Repeat exactly the stretch of lines from the line containing "bb = Part.makeCompound(list(NODES.values())).BoundBox" through the line containing "Vector(map(max, high, point))", both included, and nothing else.

- _Extracted entries_
—————
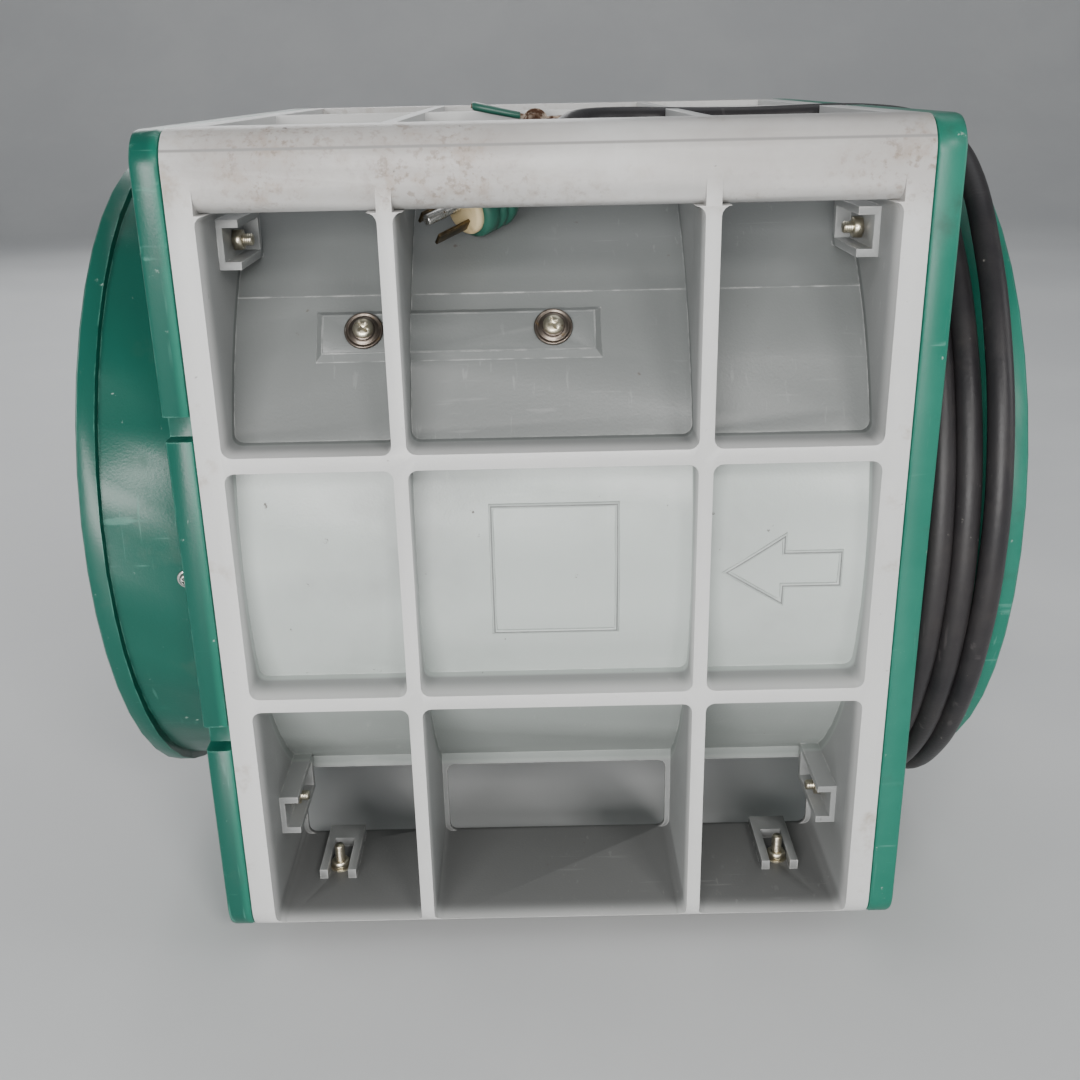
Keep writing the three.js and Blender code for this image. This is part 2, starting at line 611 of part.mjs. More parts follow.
const TAIL_POINTS = [
  [163.6, 165, 271.3],
  [163.6, 165.1, 264],
  [163.6, 167.6, 252],
  [163.6, 173.2, 236],
  [163.6, 176.9, 218],
  [163.6, 179, 196],
];
piece("cord_tail", cordStretch(TAIL_POINTS, CORD_D, 8, 12), ...BLACK);

const RUN_POINTS = [
  [185.2, -63, 356.3],
  [182.3, -46.6, 361.2],
  [174, -32.1, 364.8],
  [161.2, -21.4, 366.6],
  [145.5, -15.7, 367.2],
  [137.2, -15, 367.2],
  [110, -15, 366.6],
  [84, -15, 366.6],
  [62, -15, 367],
  [56, -15, 367.2],
  [44.1, -16.6, 367.6],
  [33, -21.2, 367.8],
  [23.5, -28.5, 367.8],
  [16.2, -38, 367.4],
  [11.6, -49.1, 366.2],
  [9.2, -58, 364.2],
  [7.2, -66, 360.4],
  [3.5, -75, 355],
  [-2.6, -82.6, 350.2],
  [-8.3, -88.7, 346.2],
];
piece("cord_run", cordStretch(RUN_POINTS, CORD_D, 8, 56), ...BLACK);

// ---- plug, hanging behind the front grip bar ----------------------------------------------
const PLUG_AXIS = new THREE.Vector3(-0.74, -0.61, -0.29).normalize();
const PLUG_REAR = new THREE.Vector3(-9.4, -89.7, 345.6);
const alongPlug = (distance) => PLUG_REAR.clone().addScaledVector(PLUG_AXIS, distance);
const plugRod = (r0, a, r1, b, facets = 14) =>
  rod(r0, alongPlug(a).toArray(), alongPlug(b).toArray(), facets, r1);
const PLUG_ROLL = 48;         // degrees the earth pin is turned from upright towards the front
const plugSide = new THREE.Vector3(0, 0, 1).cross(PLUG_AXIS).normalize()
  .applyAxisAngle(PLUG_AXIS, THREE.MathUtils.degToRad(-PLUG_ROLL));
const plugUp = PLUG_AXIS.clone().cross(plugSide);
const plugBody = plugRod(8, 0.3, 9, 10).add(plugRod(9, 9.5, 14, 18)).add(plugRod(14, 17.5, 14, 34))
  .add(plugRod(11, 33, 11, 37));
piece("plug_body", plugBody, ...GREEN);

function plugBlade(side) {
  const metal = new THREE.BoxGeometry(1.5, 6.3, 17);
  metal.translate(side * 6, -2, 37 + GAP + 8.5);
  metal.applyMatrix4(new THREE.Matrix4().makeBasis(plugSide, plugUp, PLUG_AXIS));
  metal.translate(PLUG_REAR.x, PLUG_REAR.y, PLUG_REAR.z);
  return solid(metal);
}
piece("plug_blade_1", plugBlade(-1), ...BRASS);
piece("plug_blade_2", plugBlade(1), ...BRASS);
const pinFoot = alongPlug(37 + GAP).addScaledVector(plugUp, 6);
const pinTip = pinFoot.clone().addScaledVector(PLUG_AXIS, 21);
piece("plug_earth_pin", rod(2.4, pinFoot.toArray(), pinTip.toArray(), 14), ...STEEL);

// ---- earth clip lying on the duct's flat top ----------------------------------------------
const CLIP_PIVOT = [-4, -20, 367];
const CLIP_SPREAD = 12;       // degrees each handle stands off the middle plane
const CLIP_HALF_WIDTH = [3, 4.4];
const EAR_R = 6.4;
const EAR_T = 1;
function clipHalf(halfWidth) {
  const across = [-halfWidth, halfWidth];
  const handle = box([-32, 0], across, [0.4, 2.6]).rotate([0, CLIP_SPREAD, 0]);
  const jaw = box([-2, 18], across, [0.4, 2.4]).rotate([0, -2, 0]);
  return handle.add(jaw).add(box([17, 19.5], across, [0.3, 1.6]));
}
function clipEar(outside) {
  const inside = outside - Math.sign(outside) * EAR_T;
  return rod(EAR_R, [0, inside, 0], [0, outside, 0], 20);
}
const upperJaw = clipHalf(CLIP_HALF_WIDTH[1])
  .add(clipEar(CLIP_HALF_WIDTH[1])).add(clipEar(-CLIP_HALF_WIDTH[1]));
piece("earth_clip_upper_jaw", upperJaw.translate(CLIP_PIVOT), "#7c6a55", 0.7, 0.6);
const lowerJaw = clipHalf(CLIP_HALF_WIDTH[0]).mirror([0, 0, 1]);
piece("earth_clip_lower_jaw", lowerJaw.translate(CLIP_PIVOT), "#7c6a55", 0.7, 0.6);

// ---- earth lead, from the side of the plug to the clip ------------------------------------
const LEAD_D = 3.2;
const LEAD_POINTS = [
  [-20.3, -86.9, 347],
  [-26.2, -80.2, 349],
  [-32, -73.4, 351.2],
  [-37.4, -66.8, 353.8],
  [-42.4, -61, 356.4],
  [-46.8, -55.8, 358],
  [-50.4, -50.8, 358],
  [-53, -45.2, 358],
  [-54.2, -39.2, 358],
  [-53.8, -33.2, 358],
  [-51.6, -27.6, 358],
  [-47.6, -23.2, 358],
  [-42.5, -20.6, 358.3],
  [-36.4, -20, 358.8],
];
piece("earth_lead", cordStretch(LEAD_POINTS, LEAD_D, 8, 16), ...GREEN);

export default model;
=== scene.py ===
# Portable axial ventilation fan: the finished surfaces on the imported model. Metres, +Z up.
# The floor is at Z = 0, +X is the air inlet side and -Y is the front.
import math

import bmesh
import bpy
from mathutils import Matrix, Vector


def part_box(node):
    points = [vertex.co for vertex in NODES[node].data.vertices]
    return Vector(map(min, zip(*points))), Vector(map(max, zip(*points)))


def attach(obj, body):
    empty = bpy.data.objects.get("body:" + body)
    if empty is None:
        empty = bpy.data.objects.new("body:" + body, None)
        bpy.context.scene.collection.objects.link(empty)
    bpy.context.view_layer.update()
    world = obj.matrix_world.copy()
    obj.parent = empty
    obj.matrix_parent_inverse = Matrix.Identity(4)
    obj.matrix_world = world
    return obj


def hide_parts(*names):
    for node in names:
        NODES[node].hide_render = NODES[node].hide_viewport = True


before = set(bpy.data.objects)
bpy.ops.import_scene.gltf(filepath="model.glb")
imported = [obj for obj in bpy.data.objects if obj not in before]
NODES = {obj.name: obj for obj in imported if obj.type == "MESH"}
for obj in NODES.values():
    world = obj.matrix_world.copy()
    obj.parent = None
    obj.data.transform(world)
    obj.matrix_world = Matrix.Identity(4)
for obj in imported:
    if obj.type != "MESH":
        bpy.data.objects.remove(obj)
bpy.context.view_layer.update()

MM = 0.001
GUARD_LOW, GUARD_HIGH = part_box("inlet_guard")
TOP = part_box("housing_front_half")[1].z
AXIS_Z = (GUARD_LOW.z + GUARD_HIGH.z) / 2
GUARD_RADIUS = (GUARD_HIGH.z - GUARD_LOW.z) / 2
GUARD_X = 166 * MM
SPIGOT_RADIUS = 158.6 * MM
DRUM_RADIUS = 164 * MM
PAD_ELEVATION = math.radians(35)      # of the screw pads, above the level of the fan's axis
CORD_DIAMETER = 11 * MM


# ---- camera, floor and light --------------------------------------------------------------
def make_camera():
    place = Vector((-0.006, -0.6478, 0.387))
    pitch, roll = math.radians(20.8), math.radians(1.2)
    forward = Vector((0, math.cos(pitch), -math.sin(pitch)))
    down = Vector((0, -math.sin(pitch), -math.cos(pitch)))
    right = Vector((1, 0, 0))
    across = math.cos(roll) * right + math.sin(roll) * down
    downward = math.cos(roll) * down - math.sin(roll) * right
    turn = Matrix((across, -downward, -forward)).transposed()
    data = bpy.data.cameras.new("camera")
    data.sensor_width = 36
    data.lens = 40.53
    data.clip_start = 0.01
    camera = bpy.data.objects.new("camera", data)
    bpy.context.scene.collection.objects.link(camera)
    camera.matrix_world = Matrix.Translation(place) @ turn.to_4x4()
    bpy.context.scene.camera = camera


def soft_light(name, place, aim, size, power, colour):
    data = bpy.data.lights.new(name, "AREA")
    data.shape = "RECTANGLE"
    data.size, data.size_y = size
    data.energy = power
    data.color = colour
    lamp = bpy.data.objects.new(name, data)
    bpy.context.scene.collection.objects.link(lamp)
    lamp.location = place
    lamp.rotation_euler = (Vector(aim) - Vector(place)).to_track_quat("-Z", "Y").to_euler()


def make_light():
    soft_light("front_softbox", (-0.4, -2.3, 0.55), (0, 0, 0.2), (1.4, 0.8), 66, (1, 0.985, 0.965))
    soft_light("key_lamp", (0.7, -1.8, 1.2), (0, 0, 0.25), (0.4, 0.3), 13, (1, 0.98, 0.95))
    soft_light("overhead_softbox", (0.3, 0.7, 2.2), (0, 0, 0.25), (1.6, 1.0), 8, (0.96, 0.98, 1))
    soft_light("side_softbox", (2.2, -0.5, 0.9), (0, 0, 0.2), (0.9, 1.3), 13, (1, 1, 1))
    soft_light("outlet_softbox", (-2.3, 0.3, 0.8), (0, 0, 0.2), (1.0, 1.2), 14, (1, 1, 1))
    soft_light("rear_softbox", (-0.6, 2.3, 1.3), (0, 0, 0.2), (1.6, 1.0), 18, (1, 1, 1))
    world = bpy.data.worlds.new("studio")
    world.use_nodes = True
    background = world.node_tree.nodes["Background"]
    background.inputs["Color"].default_value = (0.86, 0.89, 0.92, 1)
    background.inputs["Strength"].default_value = 0.24
    bpy.context.scene.world = world


# ---- shader node helpers ------------------------------------------------------------------
def add(tree, kind, inputs=None, **settings):
    """A node with its settings; an input that is a socket is linked, any other is its value."""
    node = tree.nodes.new(kind)
    for name, value in settings.items():
        setattr(node, name, value)
    for key, value in (inputs or {}).items():
        if isinstance(value, bpy.types.NodeSocket):
            tree.links.new(value, node.inputs[key])
        else:
            node.inputs[key].default_value = value
    return node


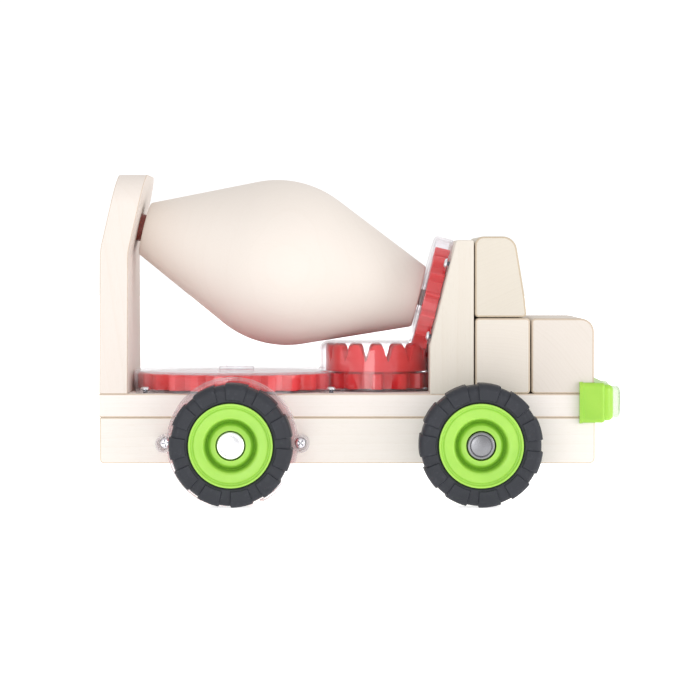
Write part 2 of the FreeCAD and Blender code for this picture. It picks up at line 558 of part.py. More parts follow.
lens = revolve([(0, -2.6), (9.6, -2.6), (9.6, 0.05), (LENS_R, 0.05), (LENS_R, 3.4),
                ("arc", (LENS_R - 0.9, 5.4), (LENS_R - 3.4, 6.1)), crown_arc(LENS_R - 3.4, 6.1, LENS_X1 - BUMP_X1)])
save("headlight_lenses", [place(lens, (BUMP_X1, y, LENS_Z), (1, 0, 0)) for y in (-LENS_Y, LENS_Y)])

# ------------------------------------------------------------- clear covers
def two_cans(r1, r2, z1, z2, fillet):
    a = Part.makeCylinder(r1, z1 - COVER_Z0, V(MAIN_X, 0, COVER_Z0))
    a = a.makeFillet(min(fillet, 2.2), [e for e in a.Edges if e.CenterOfMass.z > z1 - 0.1 and e.BoundBox.ZLength < 1e-6])
    c = Part.makeCylinder(r2, z2 - COVER_Z0, V(TRANS_X, 0, COVER_Z0))
    c = c.makeFillet(fillet, [e for e in c.Edges if e.CenterOfMass.z > z2 - 0.1 and e.BoundBox.ZLength < 1e-6])
    return a, c


oa, oc = two_cans(MAIN_CR, TRANS_CR, COVER_MZ, COVER_TZ, 7.0)
ia, ic = two_cans(MAIN_CR - WALL, TRANS_CR - WALL, COVER_MZ - WALL, COVER_TZ - 1.4, 5.4)
tabs = []
for x, y in house_spots:
    if x < -100:
        web = [(x - 6.5, y - 7 * (1 if y < 0 else -1) * 0 - 6.5, 3), (x + 22, y - 6.5, 3), (x + 22, y + 6.5, 3), (x - 6.5, y + 6.5, 3)]
        tabs.append(prism_xy(web, COVER_Z0, 82.0))
    else:
        s = 1 if y > 0 else -1
        web = [(x - 12.5, s * 20, 0.5), (x + 12.5, s * 20, 0.5), (x + 7.5, y + s * 6.5, 5), (x - 7.5, y + s * 6.5, 5)]
        if s > 0:
            web = web[::-1]
        tabs.append(prism_xy(web[::-1] if s > 0 else web, COVER_Z0, 82.0))
ring1 = revolve([(8.0, COVER_MZ - 0.4), (13.2, COVER_MZ - 0.4), (13.2, COVER_MZ + 2.0), (12.3, COVER_MZ + 2.2), (12.3, COVER_MZ + 4.0),
                 (11.6, COVER_MZ + 4.4), (8.8, COVER_MZ + 4.4), (8.0, COVER_MZ + 3.8)])
ring1.translate(V(MAIN_X, 0, 0))
top_disc = Part.makeCylinder(8.2, 1.2, V(MAIN_X, 0, COVER_MZ + 0.6))
cover = oa.fuse(oc).fuse(tabs[0]).fuse(tabs[1]).fuse(tabs[2]).fuse(tabs[3]).fuse(ring1).fuse(top_disc)
cover = cover.cut(ia).cut(ic)
# front: the cover ends on the cab's rear wall, and under the tilted cover
cover = cover.cut(box(WEDGE_X0 - 0.05, 120, -80, 80, 60, 130))
tilt_outer = to_drum(Part.makeCylinder(TILT_CR + 0.1, 60, V(0, 0, U_CUP - 0.1)))
cover = cover.cut(tilt_outer.common(box(-60, 120, -80, 80, 98.0, 220)))
# near side: window for the gear on the axle
window = to_wheel(Part.makeCylinder(SIDE_CR - WALL, 30, V(0, 0, HALF_W + 0.3)), REAR_X, -1)
window = window.common(box(REAR_X - 26, REAR_X + 26, -90, -HALF_W - 0.3, 70, 89.2))
cover = cover.cut(window)
cover = cover.cut(Part.makeCompound([cyl(1.7, (x, y, 70), (x, y, 90)) for x, y in house_spots]))
cover = cover.removeSplitter()
print("gearbox cover solids", len(cover.Solids))
cover = sorted(cover.Solids, key=lambda s: -s.Volume)[0]
save("gearbox_cover", cover)

plate = Part.makeCylinder(MAIN_CR - WALL - 0.15, 1.2, V(MAIN_X, 0, DECK_Z1)).fuse(Part.makeCylinder(TRANS_CR - WALL - 0.15, 1.2, V(TRANS_X, 0, DECK_Z1)))
plate = plate.cut(box(WEDGE_X0 - 0.1, 120, -80, 80, 60, 130)).cut(window.fuse(box(REAR_X - 26, REAR_X + 26, -90, -HALF_W - 0.3, 70, 89)))
plate = plate.cut(cyl(5.1, (MAIN_X, 0, 70), (MAIN_X, 0, 90))).cut(cyl(5.1, (TRANS_X, 0, 70), (TRANS_X, 0, 90)))
save("gear_base_plate", plate.removeSplitter())

cup = revolve([(11.5, U_CUP), (TILT_CR - 3.0, U_CUP), ("arc", (TILT_CR - 0.88, U_CUP + 0.88), (TILT_CR, U_CUP + 3)),
               (TILT_CR, U_WEDGE), (TILT_CR - WALL, U_WEDGE), (TILT_CR - WALL, U_CUP + 3.1),
               ("arc", (TILT_CR - 2.0, U_CUP + 2), (TILT_CR - 3.0, U_CUP + 1.6)), (11.5, U_CUP + 1.6)])
# four tabs for screws, flat on the slanted face
tilt_tabs = None
for a, y in tilt_spots:
    d = math.hypot(a, y)
    ex, ey = a / d, -y / d
    q = [(a + ex * l - ey * w, -y + ey * l + ex * w, 0) for l, w in ((-15.0, -6.2), (0.0, -6.2), (0.0, 6.2), (-15.0, 6.2))]
    piece = Part.makeCylinder(6.2, 2.0, V(a, -y, U_WEDGE - 2.0)).fuse(prism_xy(q, U_WEDGE - 2.0, U_WEDGE))
    tilt_tabs = piece if tilt_tabs is None else tilt_tabs.fuse(piece)
tilt_tabs = tilt_tabs.cut(Part.makeCylinder(TILT_CR - 0.8, 60, V(0, 0, U_CUP + 1.6)))
cup = to_drum(cup.fuse(tilt_tabs))
cup = cup.cut(box(WEDGE_X0, 120, -80, 80, 40, WEDGE_KNEE_Z))
cup = cup.cut(Part.makeCompound([cyl(1.7, on_wedge(a, y, 5), on_wedge(a, y, -5)) for a, y in tilt_spots]))
trans_can = Part.makeCylinder(TRANS_CR + 0.1, COVER_TZ + 0.1 - 60, V(TRANS_X, 0, 60))
trans_can = trans_can.makeFillet(7.0, [e for e in trans_can.Edges if e.CenterOfMass.z > COVER_TZ and e.BoundBox.ZLength < 1e-6])
cup = cup.cut(trans_can)
cup = cup.cut(box(-60, 120, -80, 80, 40, 98.0))
print("drum gear cover solids", len(cup.Solids))
cup = sorted(cup.Solids, key=lambda s: -s.Volume)[0]
save("drum_gear_cover", cup)

# side cover round the gear on the axle: a shallow cup, open below, ears for two screws
SC_OUT = 81.6
side = revolve([(12.5, SC_OUT - WALL), (SIDE_CR - WALL - 1.0, SC_OUT - WALL), (SIDE_CR - WALL, SC_OUT - WALL - 1.0),
                (SIDE_CR - WALL, HALF_W + 0.1), (SIDE_CR, HALF_W + 0.1), (SIDE_CR, SC_OUT - 2.0),
                ("arc", (SIDE_CR - 0.6, SC_OUT - 0.6), (SIDE_CR - 2.0, SC_OUT)), (12.5, SC_OUT)])
side = to_wheel(side, REAR_X, -1)
ears = None
for x, z in side_spots:
    e = cyl(6.6, (x, -(HALF_W + 0.1), z), (x, -(HALF_W + 2.1), z))
    e = e.fuse(box(min(x, x + (6 if x < REAR_X else -6)), max(x, x + (6 if x < REAR_X else -6)), -(HALF_W + 2.1), -(HALF_W + 0.1), z - 6.6, z + 6.6))
    ears = e if ears is None else ears.fuse(e)
inside = to_wheel(Part.makeCylinder(SIDE_CR - WALL / 2, 40, V(0, 0, HALF_W - 1)), REAR_X, -1)
side = side.fuse(ears.cut(inside))
side = side.cut(box(-200, 0, -100, -60, -20, 2.6))
keep_out = Part.makeCylinder(MAIN_CR + 0.15, 60, V(MAIN_X, 0, COVER_Z0 - 0.15))
side = side.cut(keep_out)
well = Part.makeCompound([cyl(6.4, (x, -(HALF_W + 0.1), z), (x, -SC_OUT, z)) for x, z in side_spots])
side = side.fuse(well).cut(Part.makeCompound([cyl(4.9, (x, -(HALF_W + 2.1), z), (x, -(SC_OUT + 5), z)) for x, z in side_spots]))
side = side.cut(Part.makeCompound([cyl(1.9, (x, -80, z), (x, -60, z)) for x, z in side_spots]))
print("side cover solids", len(side.Solids))
side = sorted(side.Solids, key=lambda s: -s.Volume)[0]
save("side_cover", side.removeSplitter())

bb = Part.makeCompound(list(NODES.values())).BoundBox
print("nodes", len(NODES))
print("box", [round(v, 2) for v in (bb.XMin, bb.XMax, bb.YMin, bb.YMax, bb.ZMin, bb.ZMax)])
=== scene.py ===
import json
import math

import bmesh
import bpy
from mathutils import Matrix, Vector


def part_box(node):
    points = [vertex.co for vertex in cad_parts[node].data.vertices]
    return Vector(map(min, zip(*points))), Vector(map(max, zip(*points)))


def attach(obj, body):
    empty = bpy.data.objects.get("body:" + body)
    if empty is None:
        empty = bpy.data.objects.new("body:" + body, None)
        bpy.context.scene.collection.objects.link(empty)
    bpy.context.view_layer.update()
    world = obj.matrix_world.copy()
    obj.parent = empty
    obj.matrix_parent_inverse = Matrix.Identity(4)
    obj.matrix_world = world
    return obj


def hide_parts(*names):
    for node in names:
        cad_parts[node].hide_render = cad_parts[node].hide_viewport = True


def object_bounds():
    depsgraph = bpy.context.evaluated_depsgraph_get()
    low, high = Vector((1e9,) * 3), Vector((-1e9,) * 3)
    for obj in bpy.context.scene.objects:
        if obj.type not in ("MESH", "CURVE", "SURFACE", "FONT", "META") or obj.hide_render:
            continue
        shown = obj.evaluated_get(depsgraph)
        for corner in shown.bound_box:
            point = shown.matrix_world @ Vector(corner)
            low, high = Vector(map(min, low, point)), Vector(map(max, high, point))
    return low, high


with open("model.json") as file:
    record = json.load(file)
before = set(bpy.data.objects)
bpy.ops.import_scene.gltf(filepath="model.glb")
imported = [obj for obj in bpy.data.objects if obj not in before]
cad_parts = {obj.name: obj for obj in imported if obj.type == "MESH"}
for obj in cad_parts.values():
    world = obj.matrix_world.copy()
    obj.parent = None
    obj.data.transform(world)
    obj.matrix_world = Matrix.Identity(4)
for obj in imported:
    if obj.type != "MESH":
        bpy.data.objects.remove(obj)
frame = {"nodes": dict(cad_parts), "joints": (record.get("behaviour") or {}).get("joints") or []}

bpy.context.view_layer.update()
CAD_LO, CAD_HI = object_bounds()

MM = 0.001
NODES = frame["nodes"]
JOINTS = {j["name"]: j for j in frame["joints"]}


def centre(node):
    lo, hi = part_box(node)
    return (lo + hi) / 2


# ---------------------------------------------------------------- node helpers
def new_material(name):
    m = bpy.data.materials.new(name)
    m.use_nodes = True
    nt = m.node_tree
    nt.nodes.clear()
    out = nt.nodes.new("ShaderNodeOutputMaterial")
    b = nt.nodes.new("ShaderNodeBsdfPrincipled")
    nt.links.new(b.outputs["BSDF"], out.inputs["Surface"])
    return m, nt, b


def feed(nt, sock, value):
    if isinstance(value, bpy.types.NodeSocket):
        nt.links.new(value, sock)
    elif value is not None:
        sock.default_value = value


def calc(nt, op, a, b=None, c=None, clamp=False):
    n = nt.nodes.new("ShaderNodeMath")
    n.operation = op
    n.use_clamp = clamp
    feed(nt, n.inputs[0], a)
    if b is not None:
        feed(nt, n.inputs[1], b)
    if c is not None:
        feed(nt, n.inputs[2], c)
    return n.outputs[0]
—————
- _Answer to the problem_
bb = Part.makeCompound(list(NODES.values())).BoundBox
print("nodes", len(NODES))
print("box", [round(v, 2) for v in (bb.XMin, bb.XMax, bb.YMin, bb.YMax, bb.ZMin, bb.ZMax)])
=== scene.py ===
import json
import math

import bmesh
import bpy
from mathutils import Matrix, Vector


def part_box(node):
    points = [vertex.co for vertex in cad_parts[node].data.vertices]
    return Vector(map(min, zip(*points))), Vector(map(max, zip(*points)))


def attach(obj, body):
    empty = bpy.data.objects.get("body:" + body)
    if empty is None:
        empty = bpy.data.objects.new("body:" + body, None)
        bpy.context.scene.collection.objects.link(empty)
    bpy.context.view_layer.update()
    world = obj.matrix_world.copy()
    obj.parent = empty
    obj.matrix_parent_inverse = Matrix.Identity(4)
    obj.matrix_world = world
    return obj


def hide_parts(*names):
    for node in names:
        cad_parts[node].hide_render = cad_parts[node].hide_viewport = True


def object_bounds():
    depsgraph = bpy.context.evaluated_depsgraph_get()
    low, high = Vector((1e9,) * 3), Vector((-1e9,) * 3)
    for obj in bpy.context.scene.objects:
        if obj.type not in ("MESH", "CURVE", "SURFACE", "FONT", "META") or obj.hide_render:
            continue
        shown = obj.evaluated_get(depsgraph)
        for corner in shown.bound_box:
            point = shown.matrix_world @ Vector(corner)
            low, high = Vector(map(min, low, point)), Vector(map(max, high, point))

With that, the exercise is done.